STATED GOAL: Print, exactly as they stand, the lines from the start of the listing to the line containing "return piece", inclusive.

-- Begin --

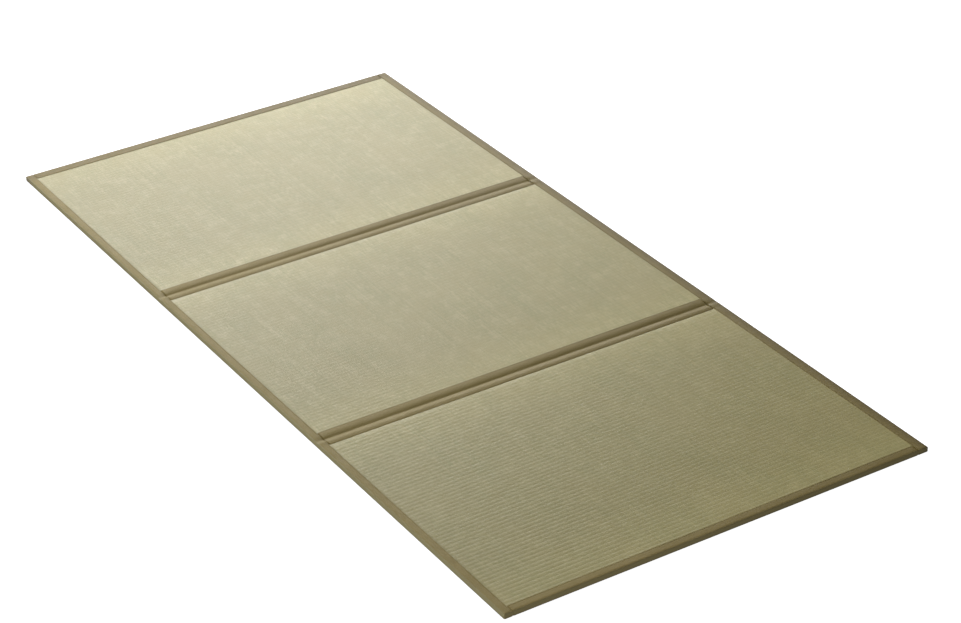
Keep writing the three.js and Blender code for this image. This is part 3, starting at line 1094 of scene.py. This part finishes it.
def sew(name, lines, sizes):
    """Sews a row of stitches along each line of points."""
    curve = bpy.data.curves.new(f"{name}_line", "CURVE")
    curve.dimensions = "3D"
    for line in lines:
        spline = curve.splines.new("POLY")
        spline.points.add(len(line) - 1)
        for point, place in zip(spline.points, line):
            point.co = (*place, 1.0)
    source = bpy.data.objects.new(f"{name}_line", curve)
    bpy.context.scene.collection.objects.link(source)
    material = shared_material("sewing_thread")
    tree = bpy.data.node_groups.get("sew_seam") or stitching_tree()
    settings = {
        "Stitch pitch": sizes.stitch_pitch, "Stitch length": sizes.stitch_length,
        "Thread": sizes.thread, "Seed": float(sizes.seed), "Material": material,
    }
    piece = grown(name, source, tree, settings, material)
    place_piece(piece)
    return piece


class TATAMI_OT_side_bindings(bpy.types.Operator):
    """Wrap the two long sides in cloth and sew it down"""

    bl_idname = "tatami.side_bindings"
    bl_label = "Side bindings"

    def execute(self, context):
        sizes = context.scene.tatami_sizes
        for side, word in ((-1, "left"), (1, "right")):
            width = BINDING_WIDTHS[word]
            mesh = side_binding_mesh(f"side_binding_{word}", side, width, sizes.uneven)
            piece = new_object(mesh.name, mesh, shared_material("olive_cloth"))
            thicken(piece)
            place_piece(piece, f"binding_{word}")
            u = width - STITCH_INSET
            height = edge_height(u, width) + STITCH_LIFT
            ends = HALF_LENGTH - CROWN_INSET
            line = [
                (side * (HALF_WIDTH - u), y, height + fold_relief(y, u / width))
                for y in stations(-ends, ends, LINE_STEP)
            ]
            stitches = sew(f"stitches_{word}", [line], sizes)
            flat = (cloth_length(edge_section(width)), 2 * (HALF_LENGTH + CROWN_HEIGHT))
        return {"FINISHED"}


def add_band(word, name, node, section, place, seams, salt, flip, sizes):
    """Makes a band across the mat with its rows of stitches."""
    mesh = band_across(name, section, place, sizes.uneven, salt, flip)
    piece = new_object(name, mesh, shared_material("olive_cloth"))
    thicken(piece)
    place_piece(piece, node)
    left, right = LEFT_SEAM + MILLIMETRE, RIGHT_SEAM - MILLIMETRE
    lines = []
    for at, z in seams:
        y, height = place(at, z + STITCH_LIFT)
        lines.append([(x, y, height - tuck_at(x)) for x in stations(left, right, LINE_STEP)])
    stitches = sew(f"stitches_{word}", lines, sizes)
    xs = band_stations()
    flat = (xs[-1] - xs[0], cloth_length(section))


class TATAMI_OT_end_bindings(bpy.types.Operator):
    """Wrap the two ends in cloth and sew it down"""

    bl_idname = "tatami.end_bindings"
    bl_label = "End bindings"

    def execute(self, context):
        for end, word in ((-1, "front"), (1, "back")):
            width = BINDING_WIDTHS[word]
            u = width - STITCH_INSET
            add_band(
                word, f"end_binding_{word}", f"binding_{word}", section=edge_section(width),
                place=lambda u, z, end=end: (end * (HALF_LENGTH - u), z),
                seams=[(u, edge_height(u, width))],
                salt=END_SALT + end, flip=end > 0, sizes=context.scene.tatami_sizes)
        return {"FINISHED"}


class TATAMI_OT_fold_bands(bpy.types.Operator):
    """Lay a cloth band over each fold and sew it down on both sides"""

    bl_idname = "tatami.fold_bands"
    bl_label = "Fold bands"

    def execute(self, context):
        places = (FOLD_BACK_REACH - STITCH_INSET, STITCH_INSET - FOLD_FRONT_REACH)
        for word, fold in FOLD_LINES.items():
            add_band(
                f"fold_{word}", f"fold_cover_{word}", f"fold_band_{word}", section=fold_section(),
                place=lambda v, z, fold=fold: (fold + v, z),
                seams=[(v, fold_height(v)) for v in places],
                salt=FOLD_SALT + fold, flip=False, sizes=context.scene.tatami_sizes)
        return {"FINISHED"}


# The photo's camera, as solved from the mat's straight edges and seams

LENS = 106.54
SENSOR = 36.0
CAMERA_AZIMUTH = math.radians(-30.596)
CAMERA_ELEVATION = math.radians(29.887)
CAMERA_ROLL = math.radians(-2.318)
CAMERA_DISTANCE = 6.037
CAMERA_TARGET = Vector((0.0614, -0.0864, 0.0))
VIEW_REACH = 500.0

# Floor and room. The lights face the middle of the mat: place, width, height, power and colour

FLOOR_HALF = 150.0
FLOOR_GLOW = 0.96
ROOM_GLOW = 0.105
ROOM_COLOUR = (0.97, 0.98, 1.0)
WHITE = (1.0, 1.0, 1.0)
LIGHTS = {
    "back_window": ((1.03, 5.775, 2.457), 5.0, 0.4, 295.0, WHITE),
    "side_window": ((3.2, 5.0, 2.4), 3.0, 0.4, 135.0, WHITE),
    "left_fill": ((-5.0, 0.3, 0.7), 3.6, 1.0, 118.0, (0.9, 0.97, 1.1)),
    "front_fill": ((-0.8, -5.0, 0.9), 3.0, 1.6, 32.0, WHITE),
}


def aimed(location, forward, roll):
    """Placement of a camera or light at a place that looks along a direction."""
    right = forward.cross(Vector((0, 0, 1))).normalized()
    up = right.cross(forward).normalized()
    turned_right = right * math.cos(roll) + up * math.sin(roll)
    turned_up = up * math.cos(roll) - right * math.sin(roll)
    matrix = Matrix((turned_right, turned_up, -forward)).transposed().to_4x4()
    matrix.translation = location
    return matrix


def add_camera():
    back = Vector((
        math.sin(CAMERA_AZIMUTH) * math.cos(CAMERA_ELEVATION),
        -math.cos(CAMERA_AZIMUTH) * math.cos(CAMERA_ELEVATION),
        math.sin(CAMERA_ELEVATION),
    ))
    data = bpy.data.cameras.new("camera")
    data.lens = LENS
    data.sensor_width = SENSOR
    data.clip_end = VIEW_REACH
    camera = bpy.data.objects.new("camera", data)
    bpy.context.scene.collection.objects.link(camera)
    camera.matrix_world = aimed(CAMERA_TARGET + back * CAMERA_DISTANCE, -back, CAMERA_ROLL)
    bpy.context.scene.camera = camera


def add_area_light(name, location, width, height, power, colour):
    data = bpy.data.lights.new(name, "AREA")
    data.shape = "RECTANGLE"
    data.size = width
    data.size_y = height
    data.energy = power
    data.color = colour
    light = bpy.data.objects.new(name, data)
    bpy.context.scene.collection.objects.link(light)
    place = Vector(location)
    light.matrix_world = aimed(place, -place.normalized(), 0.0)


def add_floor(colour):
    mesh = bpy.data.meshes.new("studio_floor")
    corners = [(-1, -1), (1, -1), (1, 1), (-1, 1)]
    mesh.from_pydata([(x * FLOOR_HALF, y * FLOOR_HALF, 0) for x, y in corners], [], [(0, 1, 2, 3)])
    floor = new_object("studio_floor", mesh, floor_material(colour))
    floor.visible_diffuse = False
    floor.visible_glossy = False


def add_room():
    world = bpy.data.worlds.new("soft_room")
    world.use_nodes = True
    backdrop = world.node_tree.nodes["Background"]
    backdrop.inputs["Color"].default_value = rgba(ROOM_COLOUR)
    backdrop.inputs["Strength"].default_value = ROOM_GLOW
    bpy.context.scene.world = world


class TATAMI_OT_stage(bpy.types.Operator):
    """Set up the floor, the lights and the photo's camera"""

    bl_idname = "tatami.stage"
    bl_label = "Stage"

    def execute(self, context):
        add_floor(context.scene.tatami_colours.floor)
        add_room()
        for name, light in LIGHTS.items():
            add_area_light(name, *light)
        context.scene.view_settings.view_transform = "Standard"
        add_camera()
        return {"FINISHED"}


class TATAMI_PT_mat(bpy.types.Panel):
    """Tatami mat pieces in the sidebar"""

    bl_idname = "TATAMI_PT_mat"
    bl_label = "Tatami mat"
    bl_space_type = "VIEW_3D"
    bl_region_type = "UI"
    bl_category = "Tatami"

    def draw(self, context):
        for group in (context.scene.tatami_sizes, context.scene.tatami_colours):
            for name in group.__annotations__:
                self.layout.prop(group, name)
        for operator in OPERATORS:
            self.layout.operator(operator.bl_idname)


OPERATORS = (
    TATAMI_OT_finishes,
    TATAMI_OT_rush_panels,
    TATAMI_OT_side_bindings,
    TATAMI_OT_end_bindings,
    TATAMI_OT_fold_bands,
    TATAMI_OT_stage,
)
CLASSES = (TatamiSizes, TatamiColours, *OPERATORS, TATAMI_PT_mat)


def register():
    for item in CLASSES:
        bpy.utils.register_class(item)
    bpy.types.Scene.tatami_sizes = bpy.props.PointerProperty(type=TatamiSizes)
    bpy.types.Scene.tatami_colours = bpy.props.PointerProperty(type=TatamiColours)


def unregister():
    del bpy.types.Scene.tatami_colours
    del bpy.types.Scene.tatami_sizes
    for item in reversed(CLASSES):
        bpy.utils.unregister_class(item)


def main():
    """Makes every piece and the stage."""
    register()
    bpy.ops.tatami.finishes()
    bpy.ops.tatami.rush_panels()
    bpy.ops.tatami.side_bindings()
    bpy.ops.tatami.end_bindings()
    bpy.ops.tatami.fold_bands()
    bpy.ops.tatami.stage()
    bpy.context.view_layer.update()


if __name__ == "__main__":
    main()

-- End --

TASK RESULT:
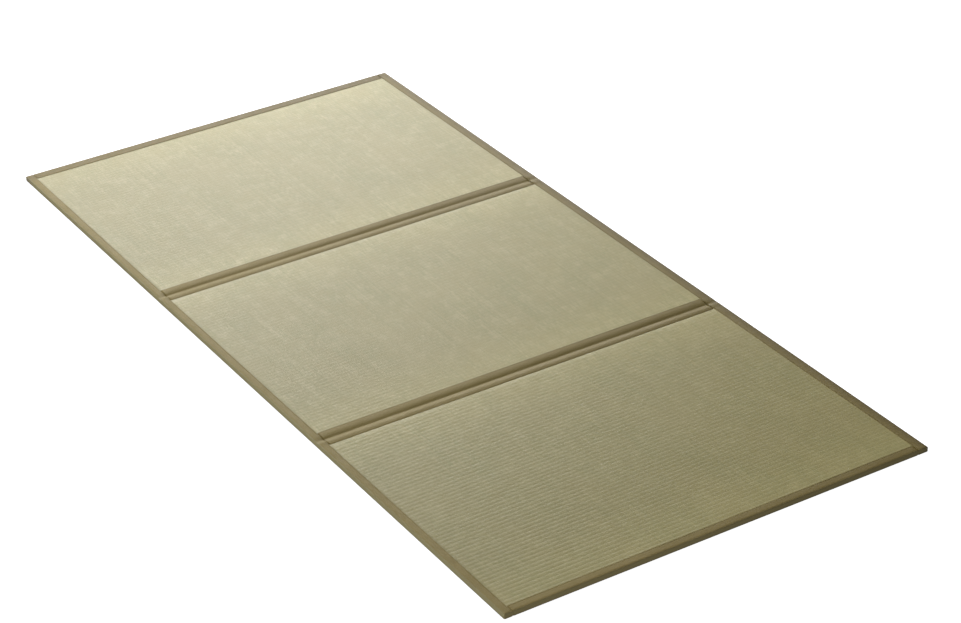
Keep writing the three.js and Blender code for this image. This is part 3, starting at line 1094 of scene.py. This part finishes it.
def sew(name, lines, sizes):
    """Sews a row of stitches along each line of points."""
    curve = bpy.data.curves.new(f"{name}_line", "CURVE")
    curve.dimensions = "3D"
    for line in lines:
        spline = curve.splines.new("POLY")
        spline.points.add(len(line) - 1)
        for point, place in zip(spline.points, line):
            point.co = (*place, 1.0)
    source = bpy.data.objects.new(f"{name}_line", curve)
    bpy.context.scene.collection.objects.link(source)
    material = shared_material("sewing_thread")
    tree = bpy.data.node_groups.get("sew_seam") or stitching_tree()
    settings = {
        "Stitch pitch": sizes.stitch_pitch, "Stitch length": sizes.stitch_length,
        "Thread": sizes.thread, "Seed": float(sizes.seed), "Material": material,
    }
    piece = grown(name, source, tree, settings, material)
    place_piece(piece)
    return piece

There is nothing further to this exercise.